▶ EXERCISE OBJECTIVE:
Begin with the first line of the entries below and reproduce each line exactly, ending with the line that holds "floor.visible_diffuse = False".

▶ DATA FOR THIS EXERCISE:
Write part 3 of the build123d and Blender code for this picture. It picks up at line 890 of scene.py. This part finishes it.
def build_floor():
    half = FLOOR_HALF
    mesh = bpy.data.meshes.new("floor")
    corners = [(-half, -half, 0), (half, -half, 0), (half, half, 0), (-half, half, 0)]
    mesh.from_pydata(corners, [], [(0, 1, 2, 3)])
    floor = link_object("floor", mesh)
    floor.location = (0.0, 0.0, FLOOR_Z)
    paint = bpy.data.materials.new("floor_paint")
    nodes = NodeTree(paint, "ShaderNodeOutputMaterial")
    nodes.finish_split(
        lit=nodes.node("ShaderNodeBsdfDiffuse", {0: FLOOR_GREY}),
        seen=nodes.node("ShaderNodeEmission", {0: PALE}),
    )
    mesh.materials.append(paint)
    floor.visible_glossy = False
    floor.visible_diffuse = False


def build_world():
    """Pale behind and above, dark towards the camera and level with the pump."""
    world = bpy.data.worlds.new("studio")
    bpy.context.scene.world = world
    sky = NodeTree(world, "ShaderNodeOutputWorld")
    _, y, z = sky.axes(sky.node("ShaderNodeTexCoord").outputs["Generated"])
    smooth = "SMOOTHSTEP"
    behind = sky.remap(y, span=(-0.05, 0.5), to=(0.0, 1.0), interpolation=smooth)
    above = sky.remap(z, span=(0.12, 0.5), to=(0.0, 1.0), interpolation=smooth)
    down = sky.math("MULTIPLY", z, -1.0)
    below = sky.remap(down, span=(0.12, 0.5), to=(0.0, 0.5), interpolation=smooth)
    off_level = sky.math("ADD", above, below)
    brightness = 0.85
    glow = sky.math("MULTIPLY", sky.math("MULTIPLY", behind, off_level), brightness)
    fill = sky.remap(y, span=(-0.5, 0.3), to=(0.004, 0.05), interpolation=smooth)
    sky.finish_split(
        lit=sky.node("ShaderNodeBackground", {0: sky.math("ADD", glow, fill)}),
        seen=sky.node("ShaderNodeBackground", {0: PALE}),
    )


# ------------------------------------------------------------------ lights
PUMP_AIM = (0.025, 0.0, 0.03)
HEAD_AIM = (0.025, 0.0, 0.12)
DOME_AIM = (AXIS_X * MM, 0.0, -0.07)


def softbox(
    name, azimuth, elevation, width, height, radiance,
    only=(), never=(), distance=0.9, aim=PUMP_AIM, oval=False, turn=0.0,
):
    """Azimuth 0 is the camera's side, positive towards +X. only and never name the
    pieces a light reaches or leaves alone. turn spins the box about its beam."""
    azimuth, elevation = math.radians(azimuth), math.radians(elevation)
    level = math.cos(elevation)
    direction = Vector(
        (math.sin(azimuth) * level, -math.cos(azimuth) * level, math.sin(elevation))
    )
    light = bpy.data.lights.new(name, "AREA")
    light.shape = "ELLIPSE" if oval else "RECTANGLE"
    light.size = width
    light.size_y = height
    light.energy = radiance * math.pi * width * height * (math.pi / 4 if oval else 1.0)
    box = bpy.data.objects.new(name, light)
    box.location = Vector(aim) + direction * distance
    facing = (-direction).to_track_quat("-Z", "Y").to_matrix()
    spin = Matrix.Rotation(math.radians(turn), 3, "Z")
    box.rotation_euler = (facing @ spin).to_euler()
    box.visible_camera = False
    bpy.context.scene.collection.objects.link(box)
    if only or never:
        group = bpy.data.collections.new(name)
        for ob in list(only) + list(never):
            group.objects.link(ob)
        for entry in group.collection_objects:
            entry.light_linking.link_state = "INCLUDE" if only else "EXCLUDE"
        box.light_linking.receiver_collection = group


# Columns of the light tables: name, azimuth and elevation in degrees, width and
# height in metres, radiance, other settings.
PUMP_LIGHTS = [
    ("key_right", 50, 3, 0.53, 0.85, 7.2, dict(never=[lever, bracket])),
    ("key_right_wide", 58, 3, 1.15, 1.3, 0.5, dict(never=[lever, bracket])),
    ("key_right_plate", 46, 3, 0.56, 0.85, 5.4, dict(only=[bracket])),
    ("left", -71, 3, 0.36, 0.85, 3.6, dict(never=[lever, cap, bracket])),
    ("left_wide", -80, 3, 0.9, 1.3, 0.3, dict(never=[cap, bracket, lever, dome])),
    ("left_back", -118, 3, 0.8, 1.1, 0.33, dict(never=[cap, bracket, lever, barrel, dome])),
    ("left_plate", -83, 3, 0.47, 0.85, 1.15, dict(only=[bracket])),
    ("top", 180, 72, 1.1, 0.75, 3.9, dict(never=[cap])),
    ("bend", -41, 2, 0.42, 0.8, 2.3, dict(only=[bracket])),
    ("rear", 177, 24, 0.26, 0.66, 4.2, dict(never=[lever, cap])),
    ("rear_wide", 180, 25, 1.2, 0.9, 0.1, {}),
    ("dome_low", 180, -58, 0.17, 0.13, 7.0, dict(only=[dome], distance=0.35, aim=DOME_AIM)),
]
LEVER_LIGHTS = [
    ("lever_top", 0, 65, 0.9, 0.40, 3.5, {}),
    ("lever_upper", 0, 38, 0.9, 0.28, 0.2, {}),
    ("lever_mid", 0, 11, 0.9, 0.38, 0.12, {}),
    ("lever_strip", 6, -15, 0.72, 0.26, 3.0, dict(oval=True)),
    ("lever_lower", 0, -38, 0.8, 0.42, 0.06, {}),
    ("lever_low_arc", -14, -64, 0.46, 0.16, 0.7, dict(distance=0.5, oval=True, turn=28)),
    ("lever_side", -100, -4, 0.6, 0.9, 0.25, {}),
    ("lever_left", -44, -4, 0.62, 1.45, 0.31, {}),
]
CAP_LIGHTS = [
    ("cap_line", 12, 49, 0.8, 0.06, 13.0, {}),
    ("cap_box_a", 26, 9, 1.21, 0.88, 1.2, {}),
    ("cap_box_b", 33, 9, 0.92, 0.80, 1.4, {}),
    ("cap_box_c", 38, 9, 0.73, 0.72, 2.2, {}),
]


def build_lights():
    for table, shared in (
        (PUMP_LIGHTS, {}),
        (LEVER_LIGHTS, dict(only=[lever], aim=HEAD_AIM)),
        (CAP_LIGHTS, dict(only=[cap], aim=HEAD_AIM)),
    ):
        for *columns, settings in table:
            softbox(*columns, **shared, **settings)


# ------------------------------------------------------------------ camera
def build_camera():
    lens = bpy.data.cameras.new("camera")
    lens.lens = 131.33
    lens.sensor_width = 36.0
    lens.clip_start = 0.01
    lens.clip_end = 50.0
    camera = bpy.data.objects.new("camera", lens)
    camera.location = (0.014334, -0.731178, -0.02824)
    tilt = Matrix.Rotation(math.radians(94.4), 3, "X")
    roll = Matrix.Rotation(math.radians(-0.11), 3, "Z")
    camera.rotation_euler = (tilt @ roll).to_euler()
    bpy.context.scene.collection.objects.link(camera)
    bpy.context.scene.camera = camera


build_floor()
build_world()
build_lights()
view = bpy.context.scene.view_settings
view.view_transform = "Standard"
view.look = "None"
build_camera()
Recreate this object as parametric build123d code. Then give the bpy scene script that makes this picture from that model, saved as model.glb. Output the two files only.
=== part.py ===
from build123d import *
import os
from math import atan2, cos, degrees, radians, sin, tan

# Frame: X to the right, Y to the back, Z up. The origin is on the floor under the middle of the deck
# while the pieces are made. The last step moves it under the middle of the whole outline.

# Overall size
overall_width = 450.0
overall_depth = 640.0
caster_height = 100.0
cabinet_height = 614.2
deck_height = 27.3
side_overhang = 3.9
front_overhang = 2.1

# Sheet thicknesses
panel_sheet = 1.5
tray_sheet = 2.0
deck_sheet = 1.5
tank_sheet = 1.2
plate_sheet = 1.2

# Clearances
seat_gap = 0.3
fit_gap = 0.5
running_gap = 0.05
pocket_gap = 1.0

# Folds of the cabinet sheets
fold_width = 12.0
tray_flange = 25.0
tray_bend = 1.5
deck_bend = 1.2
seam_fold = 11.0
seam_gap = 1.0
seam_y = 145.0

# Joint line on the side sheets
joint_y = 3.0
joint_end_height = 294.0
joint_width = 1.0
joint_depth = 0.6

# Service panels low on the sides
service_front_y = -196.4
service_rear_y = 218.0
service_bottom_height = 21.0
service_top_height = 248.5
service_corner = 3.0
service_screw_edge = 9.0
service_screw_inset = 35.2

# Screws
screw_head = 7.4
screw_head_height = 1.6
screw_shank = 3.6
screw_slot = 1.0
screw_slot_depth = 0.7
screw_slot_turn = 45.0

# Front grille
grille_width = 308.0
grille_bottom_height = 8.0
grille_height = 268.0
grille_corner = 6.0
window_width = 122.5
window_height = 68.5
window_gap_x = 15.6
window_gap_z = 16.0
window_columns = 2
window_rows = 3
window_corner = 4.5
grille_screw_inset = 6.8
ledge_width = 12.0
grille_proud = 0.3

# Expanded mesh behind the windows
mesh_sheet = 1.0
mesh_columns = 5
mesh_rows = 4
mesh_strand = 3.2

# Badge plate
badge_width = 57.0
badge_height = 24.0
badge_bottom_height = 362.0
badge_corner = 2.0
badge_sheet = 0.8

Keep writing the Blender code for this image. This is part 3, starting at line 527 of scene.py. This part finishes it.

▶ OUTPUT OF THE TASK:
Write part 3 of the build123d and Blender code for this picture. It picks up at line 890 of scene.py. This part finishes it.
def build_floor():
    half = FLOOR_HALF
    mesh = bpy.data.meshes.new("floor")
    corners = [(-half, -half, 0), (half, -half, 0), (half, half, 0), (-half, half, 0)]
    mesh.from_pydata(corners, [], [(0, 1, 2, 3)])
    floor = link_object("floor", mesh)
    floor.location = (0.0, 0.0, FLOOR_Z)
    paint = bpy.data.materials.new("floor_paint")
    nodes = NodeTree(paint, "ShaderNodeOutputMaterial")
    nodes.finish_split(
        lit=nodes.node("ShaderNodeBsdfDiffuse", {0: FLOOR_GREY}),
        seen=nodes.node("ShaderNodeEmission", {0: PALE}),
    )
    mesh.materials.append(paint)
    floor.visible_glossy = False
    floor.visible_diffuse = False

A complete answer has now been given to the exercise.